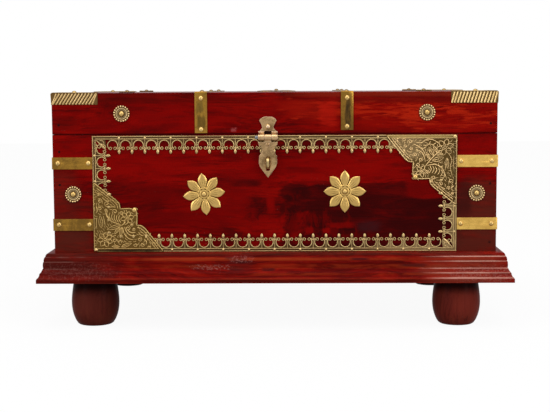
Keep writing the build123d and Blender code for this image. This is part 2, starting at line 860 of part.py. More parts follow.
def cap_ridges(face, outer_x):
    """Leaning ridges over one flange, whose outer end is at outer_x in the face's axes."""
    inward = -1 if outer_x > 0 else 1
    middle = (outer_x + inward * cap_leg / 2, lid_top - cap_drop / 2)
    with BuildSketch(face.offset(cap_thickness)) as ridges:
        with Locations(middle):
            with GridLocations(cap_leg / cap_ridge_count, 1, cap_ridge_count, 1):
                Rectangle(cap_ridge_width, 2 * cap_drop, rotation=-cap_ridge_lean)
            Rectangle(cap_leg, cap_drop, mode=Mode.INTERSECT)
    return ridges.sketch


def corner_cap(side, end):
    """A cap over one upper corner of the lid."""
    sx = sides[side]
    sy = ends[end]
    corner = (sx * half_width, sy * half_depth, lid_top)
    face = front_face if end == "front" else back_face
    face_x = sx * half_width if end == "front" else -sx * half_width
    end_x = sx * sy * half_depth
    with BuildPart() as cap:
        with BuildSketch(Plane(origin=corner, x_dir=(-sx, 0, 0), z_dir=(0, 0, sx * sy))):
            with BuildLine():
                Polyline(
                    (cap_toe, cap_leg), (-cap_thickness, cap_leg), (-cap_thickness, -cap_thickness),
                    (cap_leg, -cap_thickness), (cap_leg, cap_toe),
                )
                ThreePointArc((cap_leg, cap_toe), (0.75 * cap_leg, 0.42 * cap_leg), (cap_tip, cap_tip))
                ThreePointArc((cap_tip, cap_tip), (0.42 * cap_leg, 0.75 * cap_leg), (cap_toe, cap_leg))
            make_face()
        extrude(amount=sx * sy * cap_thickness)
        flange_level = lid_top + cap_thickness
        with Locations((corner[0] + sx * cap_thickness, corner[1], flange_level)):
            Box(
                cap_leg + cap_thickness, cap_thickness, cap_drop + cap_thickness,
                align=(Align.MAX if sx > 0 else Align.MIN, Align.MIN if sy > 0 else Align.MAX, Align.MAX),
            )
        with Locations((corner[0], corner[1] + sy * cap_thickness, flange_level)):
            Box(
                cap_thickness, cap_leg + cap_thickness, cap_drop + cap_thickness,
                align=(Align.MIN if sx > 0 else Align.MAX, Align.MAX if sy > 0 else Align.MIN, Align.MAX),
            )
        extrude(cap_ridges(face, face_x), amount=cap_ridge_height)
        extrude(cap_ridges(end_faces[side], end_x), amount=cap_ridge_height)
        nail_holes(lid_face.offset(cap_thickness), cap_top_nails, depth=cap_thickness)
        nail_holes(
            end_faces[side].offset(cap_thickness + cap_ridge_height), cap_end_nails,
            depth=cap_thickness + cap_ridge_height,
        )
    return cap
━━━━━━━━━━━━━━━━
● **Task details**: Please set down the whole listing above without altering a single line.

● **Solved exercise**:
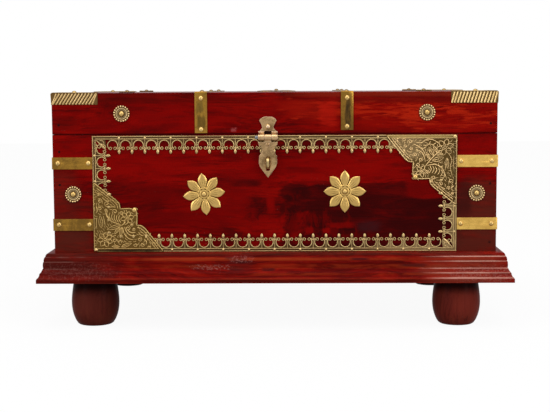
Keep writing the build123d and Blender code for this image. This is part 2, starting at line 860 of part.py. More parts follow.
def cap_ridges(face, outer_x):
    """Leaning ridges over one flange, whose outer end is at outer_x in the face's axes."""
    inward = -1 if outer_x > 0 else 1
    middle = (outer_x + inward * cap_leg / 2, lid_top - cap_drop / 2)
    with BuildSketch(face.offset(cap_thickness)) as ridges:
        with Locations(middle):
            with GridLocations(cap_leg / cap_ridge_count, 1, cap_ridge_count, 1):
                Rectangle(cap_ridge_width, 2 * cap_drop, rotation=-cap_ridge_lean)
            Rectangle(cap_leg, cap_drop, mode=Mode.INTERSECT)
    return ridges.sketch


def corner_cap(side, end):
    """A cap over one upper corner of the lid."""
    sx = sides[side]
    sy = ends[end]
    corner = (sx * half_width, sy * half_depth, lid_top)
    face = front_face if end == "front" else back_face
    face_x = sx * half_width if end == "front" else -sx * half_width
    end_x = sx * sy * half_depth
    with BuildPart() as cap:
        with BuildSketch(Plane(origin=corner, x_dir=(-sx, 0, 0), z_dir=(0, 0, sx * sy))):
            with BuildLine():
                Polyline(
                    (cap_toe, cap_leg), (-cap_thickness, cap_leg), (-cap_thickness, -cap_thickness),
                    (cap_leg, -cap_thickness), (cap_leg, cap_toe),
                )
                ThreePointArc((cap_leg, cap_toe), (0.75 * cap_leg, 0.42 * cap_leg), (cap_tip, cap_tip))
                ThreePointArc((cap_tip, cap_tip), (0.42 * cap_leg, 0.75 * cap_leg), (cap_toe, cap_leg))
            make_face()
        extrude(amount=sx * sy * cap_thickness)
        flange_level = lid_top + cap_thickness
        with Locations((corner[0] + sx * cap_thickness, corner[1], flange_level)):
            Box(
                cap_leg + cap_thickness, cap_thickness, cap_drop + cap_thickness,
                align=(Align.MAX if sx > 0 else Align.MIN, Align.MIN if sy > 0 else Align.MAX, Align.MAX),
            )
        with Locations((corner[0], corner[1] + sy * cap_thickness, flange_level)):
            Box(
                cap_thickness, cap_leg + cap_thickness, cap_drop + cap_thickness,
                align=(Align.MIN if sx > 0 else Align.MAX, Align.MAX if sy > 0 else Align.MIN, Align.MAX),
            )
        extrude(cap_ridges(face, face_x), amount=cap_ridge_height)
        extrude(cap_ridges(end_faces[side], end_x), amount=cap_ridge_height)
        nail_holes(lid_face.offset(cap_thickness), cap_top_nails, depth=cap_thickness)
        nail_holes(
            end_faces[side].offset(cap_thickness + cap_ridge_height), cap_end_nails,
            depth=cap_thickness + cap_ridge_height,
        )
    return cap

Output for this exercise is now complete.